WHAT TO WORK ON: Reproduce the material in full, unchanged.

= = = = = = =

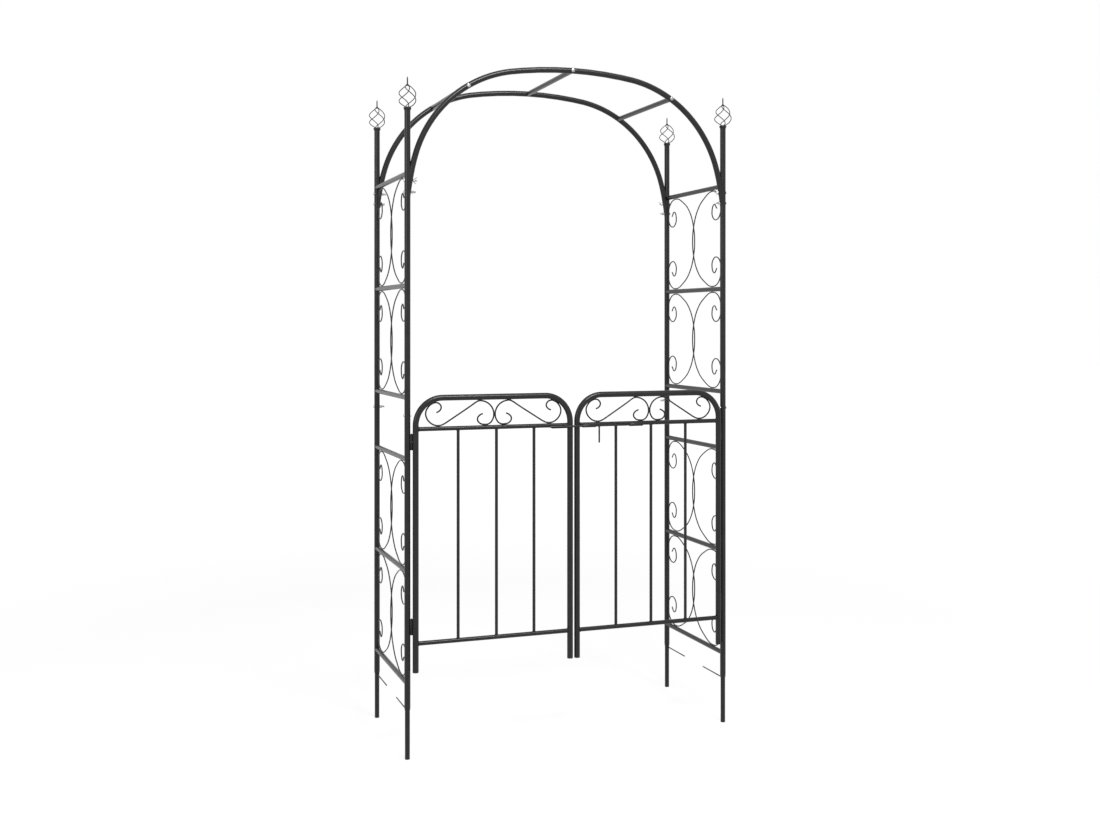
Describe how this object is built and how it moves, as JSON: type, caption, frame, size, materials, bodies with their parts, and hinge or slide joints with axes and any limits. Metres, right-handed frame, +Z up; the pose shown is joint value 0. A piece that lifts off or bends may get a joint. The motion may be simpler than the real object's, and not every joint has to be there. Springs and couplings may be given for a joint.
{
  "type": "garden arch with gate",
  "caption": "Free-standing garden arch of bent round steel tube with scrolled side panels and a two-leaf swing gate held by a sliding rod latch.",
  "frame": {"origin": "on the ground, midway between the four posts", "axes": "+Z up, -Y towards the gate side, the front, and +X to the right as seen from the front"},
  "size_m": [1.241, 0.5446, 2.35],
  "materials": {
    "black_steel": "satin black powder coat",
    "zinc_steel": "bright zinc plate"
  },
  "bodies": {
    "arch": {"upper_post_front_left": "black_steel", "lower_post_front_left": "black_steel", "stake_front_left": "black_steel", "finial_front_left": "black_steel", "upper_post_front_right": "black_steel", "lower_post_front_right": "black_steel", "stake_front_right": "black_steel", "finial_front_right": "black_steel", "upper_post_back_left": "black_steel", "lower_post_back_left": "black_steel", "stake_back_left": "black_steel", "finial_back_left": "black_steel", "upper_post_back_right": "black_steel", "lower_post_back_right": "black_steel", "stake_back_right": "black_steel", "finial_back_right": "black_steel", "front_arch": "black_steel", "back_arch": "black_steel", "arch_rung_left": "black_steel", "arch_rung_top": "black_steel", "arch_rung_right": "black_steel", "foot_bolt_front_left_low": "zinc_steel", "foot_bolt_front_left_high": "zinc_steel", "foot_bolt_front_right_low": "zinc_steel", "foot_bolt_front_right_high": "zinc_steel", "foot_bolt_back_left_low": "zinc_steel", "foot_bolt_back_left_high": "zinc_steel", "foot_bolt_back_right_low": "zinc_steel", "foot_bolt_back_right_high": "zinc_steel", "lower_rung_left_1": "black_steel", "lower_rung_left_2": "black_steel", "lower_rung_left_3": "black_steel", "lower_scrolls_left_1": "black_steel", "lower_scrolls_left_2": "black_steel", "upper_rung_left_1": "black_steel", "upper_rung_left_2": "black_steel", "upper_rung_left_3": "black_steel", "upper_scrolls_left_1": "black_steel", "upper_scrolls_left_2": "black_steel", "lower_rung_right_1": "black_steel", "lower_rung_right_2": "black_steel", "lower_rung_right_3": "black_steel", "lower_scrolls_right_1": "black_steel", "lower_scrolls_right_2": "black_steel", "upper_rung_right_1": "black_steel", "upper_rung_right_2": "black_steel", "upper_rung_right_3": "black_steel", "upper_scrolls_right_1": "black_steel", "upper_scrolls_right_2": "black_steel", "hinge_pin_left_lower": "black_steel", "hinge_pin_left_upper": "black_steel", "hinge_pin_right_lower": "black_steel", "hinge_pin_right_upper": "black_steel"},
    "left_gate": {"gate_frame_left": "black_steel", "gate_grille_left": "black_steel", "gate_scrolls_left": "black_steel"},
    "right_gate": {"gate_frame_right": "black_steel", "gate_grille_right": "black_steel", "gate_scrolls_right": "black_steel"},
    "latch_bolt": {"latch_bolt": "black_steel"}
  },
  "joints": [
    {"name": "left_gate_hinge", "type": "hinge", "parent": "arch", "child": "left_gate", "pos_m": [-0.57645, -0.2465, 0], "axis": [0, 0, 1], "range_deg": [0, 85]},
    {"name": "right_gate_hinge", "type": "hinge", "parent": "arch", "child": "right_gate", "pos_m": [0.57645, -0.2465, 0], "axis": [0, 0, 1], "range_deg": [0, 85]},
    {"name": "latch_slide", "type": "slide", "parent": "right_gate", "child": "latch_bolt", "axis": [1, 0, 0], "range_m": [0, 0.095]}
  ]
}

= = = = = = =

FINAL RESULT:
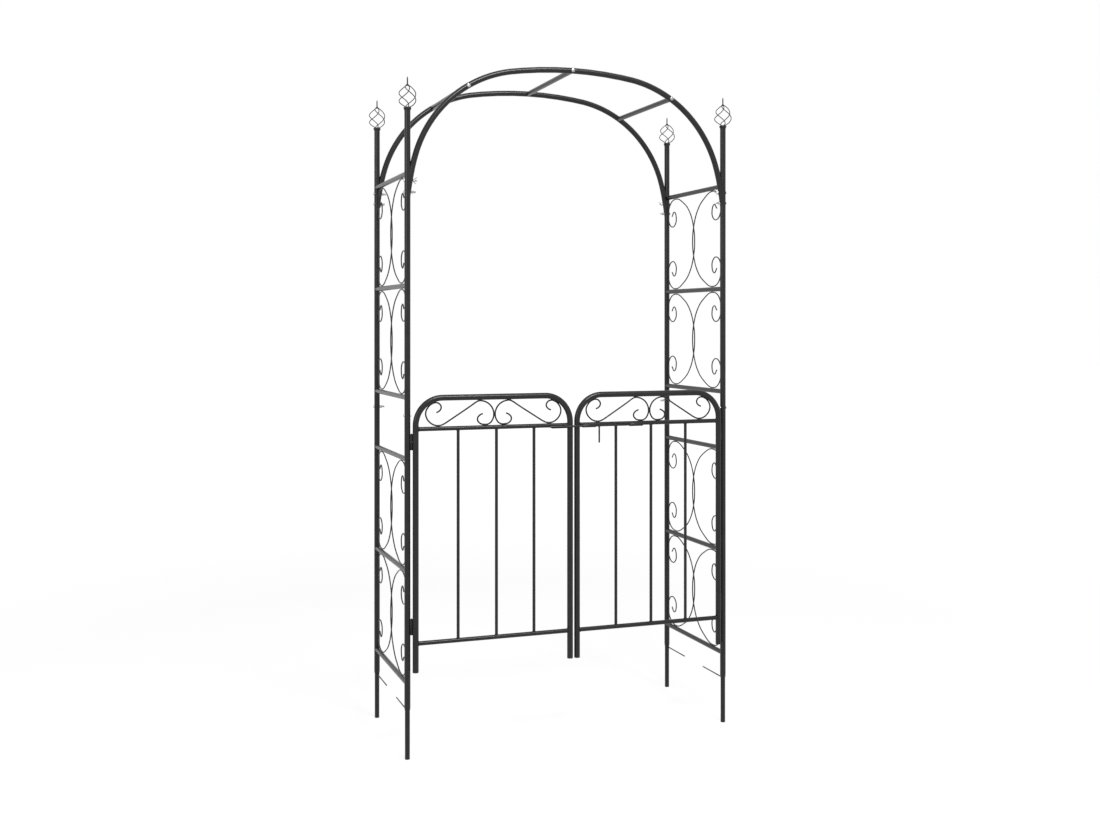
Describe how this object is built and how it moves, as JSON: type, caption, frame, size, materials, bodies with their parts, and hinge or slide joints with axes and any limits. Metres, right-handed frame, +Z up; the pose shown is joint value 0. A piece that lifts off or bends may get a joint. The motion may be simpler than the real object's, and not every joint has to be there. Springs and couplings may be given for a joint.
{
  "type": "garden arch with gate",
  "caption": "Free-standing garden arch of bent round steel tube with scrolled side panels and a two-leaf swing gate held by a sliding rod latch.",
  "frame": {"origin": "on the ground, midway between the four posts", "axes": "+Z up, -Y towards the gate side, the front, and +X to the right as seen from the front"},
  "size_m": [1.241, 0.5446, 2.35],
  "materials": {
    "black_steel": "satin black powder coat",
    "zinc_steel": "bright zinc plate"
  },
  "bodies": {
    "arch": {"upper_post_front_left": "black_steel", "lower_post_front_left": "black_steel", "stake_front_left": "black_steel", "finial_front_left": "black_steel", "upper_post_front_right": "black_steel", "lower_post_front_right": "black_steel", "stake_front_right": "black_steel", "finial_front_right": "black_steel", "upper_post_back_left": "black_steel", "lower_post_back_left": "black_steel", "stake_back_left": "black_steel", "finial_back_left": "black_steel", "upper_post_back_right": "black_steel", "lower_post_back_right": "black_steel", "stake_back_right": "black_steel", "finial_back_right": "black_steel", "front_arch": "black_steel", "back_arch": "black_steel", "arch_rung_left": "black_steel", "arch_rung_top": "black_steel", "arch_rung_right": "black_steel", "foot_bolt_front_left_low": "zinc_steel", "foot_bolt_front_left_high": "zinc_steel", "foot_bolt_front_right_low": "zinc_steel", "foot_bolt_front_right_high": "zinc_steel", "foot_bolt_back_left_low": "zinc_steel", "foot_bolt_back_left_high": "zinc_steel", "foot_bolt_back_right_low": "zinc_steel", "foot_bolt_back_right_high": "zinc_steel", "lower_rung_left_1": "black_steel", "lower_rung_left_2": "black_steel", "lower_rung_left_3": "black_steel", "lower_scrolls_left_1": "black_steel", "lower_scrolls_left_2": "black_steel", "upper_rung_left_1": "black_steel", "upper_rung_left_2": "black_steel", "upper_rung_left_3": "black_steel", "upper_scrolls_left_1": "black_steel", "upper_scrolls_left_2": "black_steel", "lower_rung_right_1": "black_steel", "lower_rung_right_2": "black_steel", "lower_rung_right_3": "black_steel", "lower_scrolls_right_1": "black_steel", "lower_scrolls_right_2": "black_steel", "upper_rung_right_1": "black_steel", "upper_rung_right_2": "black_steel", "upper_rung_right_3": "black_steel", "upper_scrolls_right_1": "black_steel", "upper_scrolls_right_2": "black_steel", "hinge_pin_left_lower": "black_steel", "hinge_pin_left_upper": "black_steel", "hinge_pin_right_lower": "black_steel", "hinge_pin_right_upper": "black_steel"},
    "left_gate": {"gate_frame_left": "black_steel", "gate_grille_left": "black_steel", "gate_scrolls_left": "black_steel"},
    "right_gate": {"gate_frame_right": "black_steel", "gate_grille_right": "black_steel", "gate_scrolls_right": "black_steel"},
    "latch_bolt": {"latch_bolt": "black_steel"}
  },
  "joints": [
    {"name": "left_gate_hinge", "type": "hinge", "parent": "arch", "child": "left_gate", "pos_m": [-0.57645, -0.2465, 0], "axis": [0, 0, 1], "range_deg": [0, 85]},
    {"name": "right_gate_hinge", "type": "hinge", "parent": "arch", "child": "right_gate", "pos_m": [0.57645, -0.2465, 0], "axis": [0, 0, 1], "range_deg": [0, 85]},
    {"name": "latch_slide", "type": "slide", "parent": "right_gate", "child": "latch_bolt", "axis": [1, 0, 0], "range_m": [0, 0.095]}
  ]
}